* **What you have to do**
Reproduce the first line and every line after it, exactly, through the one containing "rise_end = 127; // [120:1:130]". Leave out the rest.

* **Data extract**
start

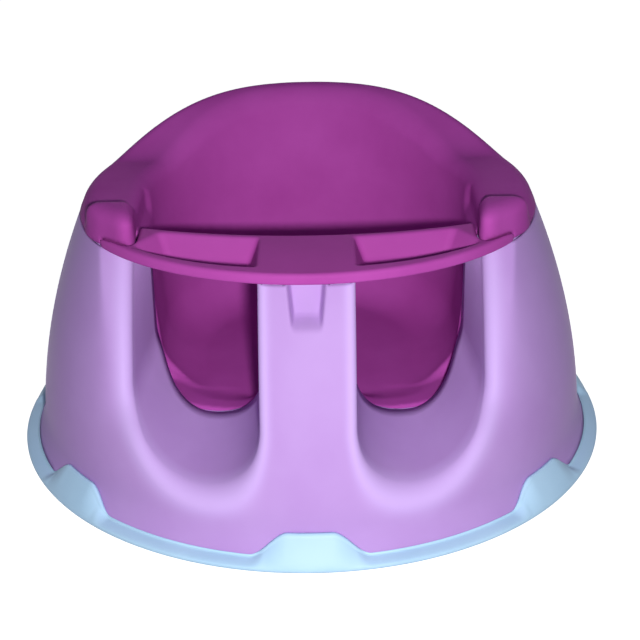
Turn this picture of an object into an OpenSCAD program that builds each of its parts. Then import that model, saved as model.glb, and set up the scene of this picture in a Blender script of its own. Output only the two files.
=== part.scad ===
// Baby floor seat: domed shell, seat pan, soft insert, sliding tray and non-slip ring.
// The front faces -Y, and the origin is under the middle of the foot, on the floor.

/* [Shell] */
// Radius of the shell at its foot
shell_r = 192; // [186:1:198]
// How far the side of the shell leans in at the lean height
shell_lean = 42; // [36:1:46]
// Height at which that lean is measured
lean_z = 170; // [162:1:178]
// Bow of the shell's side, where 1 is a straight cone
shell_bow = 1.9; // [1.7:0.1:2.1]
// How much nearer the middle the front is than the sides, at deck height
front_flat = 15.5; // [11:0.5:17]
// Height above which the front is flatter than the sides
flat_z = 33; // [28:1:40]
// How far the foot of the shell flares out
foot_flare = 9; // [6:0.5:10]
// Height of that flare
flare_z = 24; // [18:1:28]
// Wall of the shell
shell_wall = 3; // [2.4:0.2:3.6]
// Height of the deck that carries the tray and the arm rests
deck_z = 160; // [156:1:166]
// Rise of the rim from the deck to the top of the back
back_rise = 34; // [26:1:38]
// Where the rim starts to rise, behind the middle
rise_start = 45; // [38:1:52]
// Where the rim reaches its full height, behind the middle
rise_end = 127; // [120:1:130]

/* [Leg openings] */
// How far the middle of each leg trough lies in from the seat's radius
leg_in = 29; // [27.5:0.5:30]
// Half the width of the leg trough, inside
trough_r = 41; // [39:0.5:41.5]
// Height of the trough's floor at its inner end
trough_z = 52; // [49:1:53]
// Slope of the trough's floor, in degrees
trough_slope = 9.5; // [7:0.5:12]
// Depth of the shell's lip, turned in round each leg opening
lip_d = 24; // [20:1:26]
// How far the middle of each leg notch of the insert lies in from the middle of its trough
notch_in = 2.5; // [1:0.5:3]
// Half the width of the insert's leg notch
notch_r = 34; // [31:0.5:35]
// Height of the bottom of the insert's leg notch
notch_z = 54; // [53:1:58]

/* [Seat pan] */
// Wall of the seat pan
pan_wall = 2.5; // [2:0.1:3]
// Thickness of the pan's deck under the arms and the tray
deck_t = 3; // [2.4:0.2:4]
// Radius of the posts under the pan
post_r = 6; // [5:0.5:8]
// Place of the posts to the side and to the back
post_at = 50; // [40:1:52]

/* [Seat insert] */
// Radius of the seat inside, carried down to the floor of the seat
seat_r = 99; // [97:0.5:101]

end

* **Result**
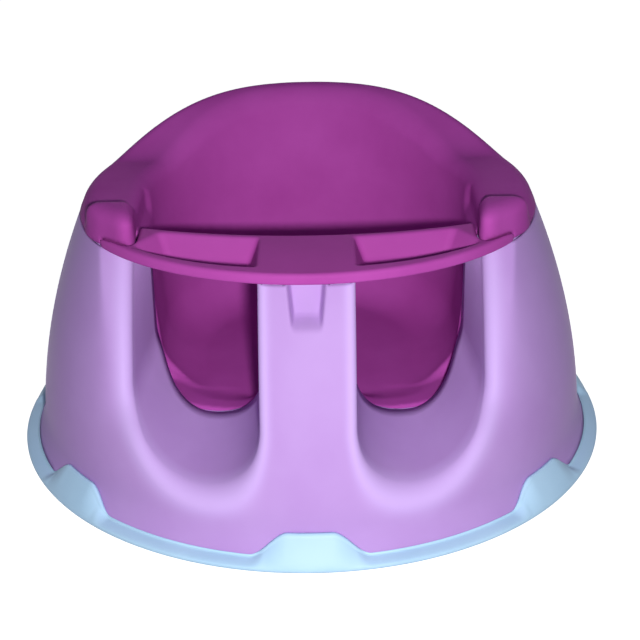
Turn this picture of an object into an OpenSCAD program that builds each of its parts. Then import that model, saved as model.glb, and set up the scene of this picture in a Blender script of its own. Output only the two files.
=== part.scad ===
// Baby floor seat: domed shell, seat pan, soft insert, sliding tray and non-slip ring.
// The front faces -Y, and the origin is under the middle of the foot, on the floor.

/* [Shell] */
// Radius of the shell at its foot
shell_r = 192; // [186:1:198]
// How far the side of the shell leans in at the lean height
shell_lean = 42; // [36:1:46]
// Height at which that lean is measured
lean_z = 170; // [162:1:178]
// Bow of the shell's side, where 1 is a straight cone
shell_bow = 1.9; // [1.7:0.1:2.1]
// How much nearer the middle the front is than the sides, at deck height
front_flat = 15.5; // [11:0.5:17]
// Height above which the front is flatter than the sides
flat_z = 33; // [28:1:40]
// How far the foot of the shell flares out
foot_flare = 9; // [6:0.5:10]
// Height of that flare
flare_z = 24; // [18:1:28]
// Wall of the shell
shell_wall = 3; // [2.4:0.2:3.6]
// Height of the deck that carries the tray and the arm rests
deck_z = 160; // [156:1:166]
// Rise of the rim from the deck to the top of the back
back_rise = 34; // [26:1:38]
// Where the rim starts to rise, behind the middle
rise_start = 45; // [38:1:52]
// Where the rim reaches its full height, behind the middle
rise_end = 127; // [120:1:130]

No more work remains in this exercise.